David Cameron, il premier britannico, ha accettato subito: il Regno Unito pagherà ancora di più alla Francia per rafforzare barriere e controlli intorno al porto di Calais e all’imbocco dell’Eurotunnel, appena fuori la città, che impediscono ai migranti di saltare in un camion o su un treno, per passare illegalmente dall’altra parte della Manica. È uno dei risultati concreti ottenuti dal summit franco-britannico, che si è tenuto giovedì ad Amiens.
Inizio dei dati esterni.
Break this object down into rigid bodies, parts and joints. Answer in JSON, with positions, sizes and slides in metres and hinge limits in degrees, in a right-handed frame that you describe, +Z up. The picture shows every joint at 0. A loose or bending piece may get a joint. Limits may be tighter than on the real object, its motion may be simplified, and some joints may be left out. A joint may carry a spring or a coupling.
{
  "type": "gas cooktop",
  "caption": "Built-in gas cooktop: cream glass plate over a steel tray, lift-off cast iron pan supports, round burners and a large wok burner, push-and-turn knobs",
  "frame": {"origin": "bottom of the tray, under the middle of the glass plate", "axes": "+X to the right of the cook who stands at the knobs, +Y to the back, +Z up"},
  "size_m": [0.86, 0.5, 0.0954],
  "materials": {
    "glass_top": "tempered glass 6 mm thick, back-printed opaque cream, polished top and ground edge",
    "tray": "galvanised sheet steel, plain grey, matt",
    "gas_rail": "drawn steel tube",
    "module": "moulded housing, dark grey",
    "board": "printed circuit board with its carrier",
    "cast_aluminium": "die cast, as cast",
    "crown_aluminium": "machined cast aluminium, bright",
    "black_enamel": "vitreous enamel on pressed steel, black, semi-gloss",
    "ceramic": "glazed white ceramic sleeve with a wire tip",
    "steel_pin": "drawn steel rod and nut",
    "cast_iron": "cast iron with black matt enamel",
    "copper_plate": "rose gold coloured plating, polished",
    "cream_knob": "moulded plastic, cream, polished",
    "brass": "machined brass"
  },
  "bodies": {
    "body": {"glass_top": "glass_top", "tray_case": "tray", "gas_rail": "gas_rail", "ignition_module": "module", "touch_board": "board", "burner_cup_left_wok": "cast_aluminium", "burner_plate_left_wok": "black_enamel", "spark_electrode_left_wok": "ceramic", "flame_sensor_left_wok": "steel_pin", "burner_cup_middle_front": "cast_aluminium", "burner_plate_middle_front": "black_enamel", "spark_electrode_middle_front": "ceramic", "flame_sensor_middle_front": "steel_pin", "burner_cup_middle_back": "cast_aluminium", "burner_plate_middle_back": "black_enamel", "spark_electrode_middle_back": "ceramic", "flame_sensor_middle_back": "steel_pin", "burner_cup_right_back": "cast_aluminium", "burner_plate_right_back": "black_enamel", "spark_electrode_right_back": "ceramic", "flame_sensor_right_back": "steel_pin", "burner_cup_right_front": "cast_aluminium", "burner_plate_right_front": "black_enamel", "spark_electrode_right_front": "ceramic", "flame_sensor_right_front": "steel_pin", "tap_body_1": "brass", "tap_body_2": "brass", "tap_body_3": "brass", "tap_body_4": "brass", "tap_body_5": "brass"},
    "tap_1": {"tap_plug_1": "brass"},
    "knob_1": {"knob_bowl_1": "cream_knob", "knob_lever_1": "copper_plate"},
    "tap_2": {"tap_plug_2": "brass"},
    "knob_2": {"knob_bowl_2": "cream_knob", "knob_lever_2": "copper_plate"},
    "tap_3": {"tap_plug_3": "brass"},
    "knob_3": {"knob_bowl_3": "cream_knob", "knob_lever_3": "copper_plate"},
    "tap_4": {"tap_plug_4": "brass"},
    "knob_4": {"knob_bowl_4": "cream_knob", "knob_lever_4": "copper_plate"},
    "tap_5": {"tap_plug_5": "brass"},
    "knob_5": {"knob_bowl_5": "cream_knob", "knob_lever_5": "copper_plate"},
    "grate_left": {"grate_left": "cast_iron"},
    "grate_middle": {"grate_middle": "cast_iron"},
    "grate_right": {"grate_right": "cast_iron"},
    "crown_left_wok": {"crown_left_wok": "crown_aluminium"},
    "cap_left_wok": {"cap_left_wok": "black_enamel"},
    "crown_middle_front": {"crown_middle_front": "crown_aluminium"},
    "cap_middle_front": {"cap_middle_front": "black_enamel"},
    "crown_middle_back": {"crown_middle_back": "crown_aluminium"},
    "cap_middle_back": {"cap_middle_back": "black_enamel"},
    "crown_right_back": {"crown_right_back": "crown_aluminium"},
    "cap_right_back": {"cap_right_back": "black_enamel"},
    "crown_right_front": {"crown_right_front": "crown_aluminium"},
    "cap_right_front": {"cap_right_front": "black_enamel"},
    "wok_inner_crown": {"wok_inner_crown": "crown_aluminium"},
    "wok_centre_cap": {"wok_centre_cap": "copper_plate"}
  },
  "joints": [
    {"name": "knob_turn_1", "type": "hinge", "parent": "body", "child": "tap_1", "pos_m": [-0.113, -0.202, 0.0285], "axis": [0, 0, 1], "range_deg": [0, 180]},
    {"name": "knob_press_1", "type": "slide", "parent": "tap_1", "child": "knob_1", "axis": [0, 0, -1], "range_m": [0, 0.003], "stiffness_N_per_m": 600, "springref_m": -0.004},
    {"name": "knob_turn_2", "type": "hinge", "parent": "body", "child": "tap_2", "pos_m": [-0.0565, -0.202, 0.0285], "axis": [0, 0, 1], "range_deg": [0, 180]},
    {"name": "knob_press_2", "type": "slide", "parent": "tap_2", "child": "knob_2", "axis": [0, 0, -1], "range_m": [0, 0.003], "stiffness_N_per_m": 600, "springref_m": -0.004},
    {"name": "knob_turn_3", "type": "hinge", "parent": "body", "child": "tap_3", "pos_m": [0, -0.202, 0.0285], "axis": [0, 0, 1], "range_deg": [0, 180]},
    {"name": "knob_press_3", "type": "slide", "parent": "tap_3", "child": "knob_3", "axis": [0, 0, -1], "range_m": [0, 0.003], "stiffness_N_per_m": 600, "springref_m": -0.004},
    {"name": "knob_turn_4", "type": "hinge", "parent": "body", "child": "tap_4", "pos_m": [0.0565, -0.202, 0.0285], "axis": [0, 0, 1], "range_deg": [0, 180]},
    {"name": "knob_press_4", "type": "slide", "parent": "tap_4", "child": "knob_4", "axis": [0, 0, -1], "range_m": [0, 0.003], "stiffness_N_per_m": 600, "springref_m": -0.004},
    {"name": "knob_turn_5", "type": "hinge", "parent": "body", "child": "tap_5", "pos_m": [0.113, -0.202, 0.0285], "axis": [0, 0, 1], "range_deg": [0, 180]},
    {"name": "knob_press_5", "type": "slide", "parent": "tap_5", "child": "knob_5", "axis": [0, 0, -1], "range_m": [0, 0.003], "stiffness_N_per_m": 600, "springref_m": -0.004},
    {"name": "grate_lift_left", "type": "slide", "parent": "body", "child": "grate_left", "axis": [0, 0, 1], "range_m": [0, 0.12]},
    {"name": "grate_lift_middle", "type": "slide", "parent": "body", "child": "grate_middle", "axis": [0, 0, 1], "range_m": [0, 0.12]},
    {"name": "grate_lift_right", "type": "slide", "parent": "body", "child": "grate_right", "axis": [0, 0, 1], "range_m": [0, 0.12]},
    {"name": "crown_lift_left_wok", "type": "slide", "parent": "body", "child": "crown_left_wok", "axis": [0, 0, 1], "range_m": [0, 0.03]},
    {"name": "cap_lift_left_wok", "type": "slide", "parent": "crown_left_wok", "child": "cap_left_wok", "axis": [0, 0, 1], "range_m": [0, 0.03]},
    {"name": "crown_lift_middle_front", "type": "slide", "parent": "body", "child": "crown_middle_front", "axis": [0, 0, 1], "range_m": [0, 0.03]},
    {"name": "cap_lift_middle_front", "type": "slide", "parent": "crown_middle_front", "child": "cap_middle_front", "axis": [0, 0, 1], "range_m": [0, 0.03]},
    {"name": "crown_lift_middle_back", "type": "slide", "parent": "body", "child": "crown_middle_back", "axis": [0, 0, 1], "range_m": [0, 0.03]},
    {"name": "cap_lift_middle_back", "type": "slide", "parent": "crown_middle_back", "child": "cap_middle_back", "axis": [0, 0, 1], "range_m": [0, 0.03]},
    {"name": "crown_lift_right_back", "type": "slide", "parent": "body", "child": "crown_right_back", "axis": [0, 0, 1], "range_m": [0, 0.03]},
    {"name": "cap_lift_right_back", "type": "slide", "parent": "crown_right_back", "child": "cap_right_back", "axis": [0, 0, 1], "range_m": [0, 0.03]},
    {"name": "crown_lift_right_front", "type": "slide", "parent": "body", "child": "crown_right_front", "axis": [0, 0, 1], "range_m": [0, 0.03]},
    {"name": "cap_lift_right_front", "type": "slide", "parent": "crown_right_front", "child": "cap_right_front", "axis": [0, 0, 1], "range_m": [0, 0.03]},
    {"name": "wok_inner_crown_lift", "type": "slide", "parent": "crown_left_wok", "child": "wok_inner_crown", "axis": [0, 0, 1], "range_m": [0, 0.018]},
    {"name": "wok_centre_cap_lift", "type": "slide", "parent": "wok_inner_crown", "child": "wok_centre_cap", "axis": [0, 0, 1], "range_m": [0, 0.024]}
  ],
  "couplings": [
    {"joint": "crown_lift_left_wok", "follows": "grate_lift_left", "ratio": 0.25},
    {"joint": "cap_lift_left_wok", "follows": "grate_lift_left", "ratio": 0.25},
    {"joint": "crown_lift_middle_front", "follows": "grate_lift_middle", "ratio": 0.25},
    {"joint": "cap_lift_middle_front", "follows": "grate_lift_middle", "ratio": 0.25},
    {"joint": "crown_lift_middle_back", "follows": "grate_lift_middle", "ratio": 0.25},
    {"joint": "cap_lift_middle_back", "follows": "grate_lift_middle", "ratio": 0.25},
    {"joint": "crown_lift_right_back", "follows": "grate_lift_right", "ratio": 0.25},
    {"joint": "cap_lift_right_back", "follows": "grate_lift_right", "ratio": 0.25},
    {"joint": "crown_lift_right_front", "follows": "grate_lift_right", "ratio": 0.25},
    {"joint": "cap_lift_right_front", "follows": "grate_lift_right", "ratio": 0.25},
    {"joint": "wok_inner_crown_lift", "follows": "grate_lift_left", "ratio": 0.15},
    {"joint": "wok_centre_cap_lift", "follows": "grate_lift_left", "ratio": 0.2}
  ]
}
Ma su un’altra questione, umanamente importante, quella dei minorenni che vagano da soli a Calais, mentre nel Regno Unito possono contare su un familiare, che stanno cercando invano di raggiungere, Cameron ha risposto picche, almeno per il momento: nessuna risposta alla richiesta esplicita di François Hollande di “accoglierli rapidamente”.
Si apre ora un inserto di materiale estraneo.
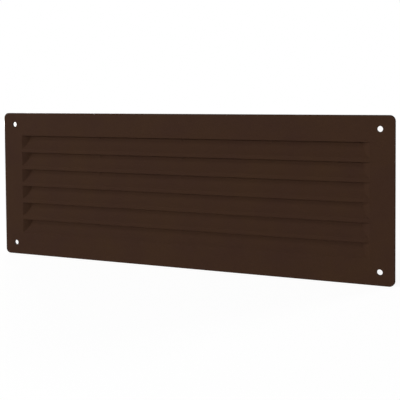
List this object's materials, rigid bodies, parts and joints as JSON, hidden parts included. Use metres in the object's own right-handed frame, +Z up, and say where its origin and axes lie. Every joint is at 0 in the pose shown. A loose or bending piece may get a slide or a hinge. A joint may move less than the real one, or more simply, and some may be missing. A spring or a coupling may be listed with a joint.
{
  "type": "door vent grille",
  "caption": "Flat rectangular louvred vent grille in dark brown plastic, with fixed recessed louvres, upright ribs behind them and a screw hole in each corner.",
  "frame": {"origin": "middle of the screw hole pattern, on the plate's back face", "axes": "+X along the plate, +Z up, +Y out of the back into the door; the front faces -Y"},
  "size_m": [0.36, 0.0087, 0.13],
  "materials": {
    "brown_plastic": "satin moulded, dark brown, coloured through"
  },
  "bodies": {
    "root": {"face_plate": "brown_plastic", "louvre_1": "brown_plastic", "louvre_2": "brown_plastic", "louvre_3": "brown_plastic", "louvre_4": "brown_plastic", "louvre_5": "brown_plastic", "louvre_6": "brown_plastic", "rib_left": "brown_plastic", "rib_centre": "brown_plastic", "rib_right": "brown_plastic"}
  },
  "joints": []
}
I profughi ammassati nella “giungla” di Calais, la più grande baraccopoli di migranti d’Europa, sarebbero tra i 4mila (i dati ufficiali) e i 7mila (secondo le Ong presenti sul posto). Solo 1500 sono ospitati in container, messi finalmente a disposizione dal novembre scorso. Proprio in questi giorni le forze dell’ordine francesi stanno smantellando la parte sud delle baracche (quella nord, invece, fatta ancora di ricoveri di fortuna, costruiti perlopiù con pali di legno e teli di plastica, resterà in piedi). Lo sgombero è iniziato lunedì, dopo svariate polemiche. E sta procedendo lentamente: giovedì sera era stato “ripulito” un solo ettaro sui 7,5 che conta la “giungla sud”. Giovedì un gruppo di iraniani ha ripetuto il gesto estremo, al quale avevano fatto ricorso già il giorno prima dei connazionali: cucirsi le labbra con ago e filo, per protestare, perché loro, come la maggior parte degli abitanti della giungla, rifiutano l’offerta delle autorità francesi di trasferirsi in uno dei centri di accoglienza disseminati nel Paese. Ma vogliono una cosa sola: cercare di emigrare in Inghilterra.

Uno dei problemi maggiori è rappresentato dai minorenni: secondo l’organizzazione France Terre d’asile sarebbero 326 a vivere ancora nella giungla, 57 dei quali con meno di 15 anni. Tutti terribilmente soli. Eppure ognuno ha un familiare che vive sul territorio britannico, con regolare permesso di soggiorno. E il Regno Unito, sulla base della sua stessa legislazione, che prevede il ricongiungimento familiare, dovrebbe accettarli. “Ma in realtà vengono fuori sempre dei problemi amministrativi – spiega Pierre Henry, direttore di France Terre d’asile -. Chiedono, ad esempio, un certificato di stato civile, impossibile da ottenere visti i paesi da cui provengono questi ragazzi”. Oggi ad Amiens François Hollande si è impuntato: “I migranti minorenni e isolati presenti a Calais – ha dichiarato alla fine dell’incontro con Cameron – devono raggiungere rapidamente il Regno Unito”. Ma il premier britannico non ha promesso nulla. Quello che ha concesso sono stati invece 22 milioni di euro, che Londra pagherà perché ci siano barriere più solide e invalicabili a Calais intorno al porto e all’imbocco dell’Eurotunnel. Ne aveva già sborsati 80 l’anno scorso. Una parte di questi fondi serve anche a pagare i trasferimenti dei profughi verso i centri di accoglienza (almeno, quelli che accettano) e il loro mantenimento, oltre ai rimpatri, se risultano necessari, nei Paesi d’origine.

Francia e Regno Unito firmarono gli accordi del Touquet nel 2003 che spostarono di fatto la frontiera (e i controlli annessi) dalla costa inglese a Calais. Ma i francesi sulla questione iniziano oggi a diventare dubbiosi e a spazientirsi. Giovedì, in un’intervista concessa al Financial Times, Emmanuel Macron, il ministro francese dell’Economia, ha detto che, se Londra procederà al Brexit, “allora i migranti non resteranno più a Calais”. Insomma, la frontiera ritornerà dall’altra parte della Manica. E i profughi si ammasseranno a Dover. Lo stesso Hollande ha ricordato giovedì, ancora sulla stessa linea, che, “se passa il Brexit, ci saranno delle conseguenze in materia di migrazioni”.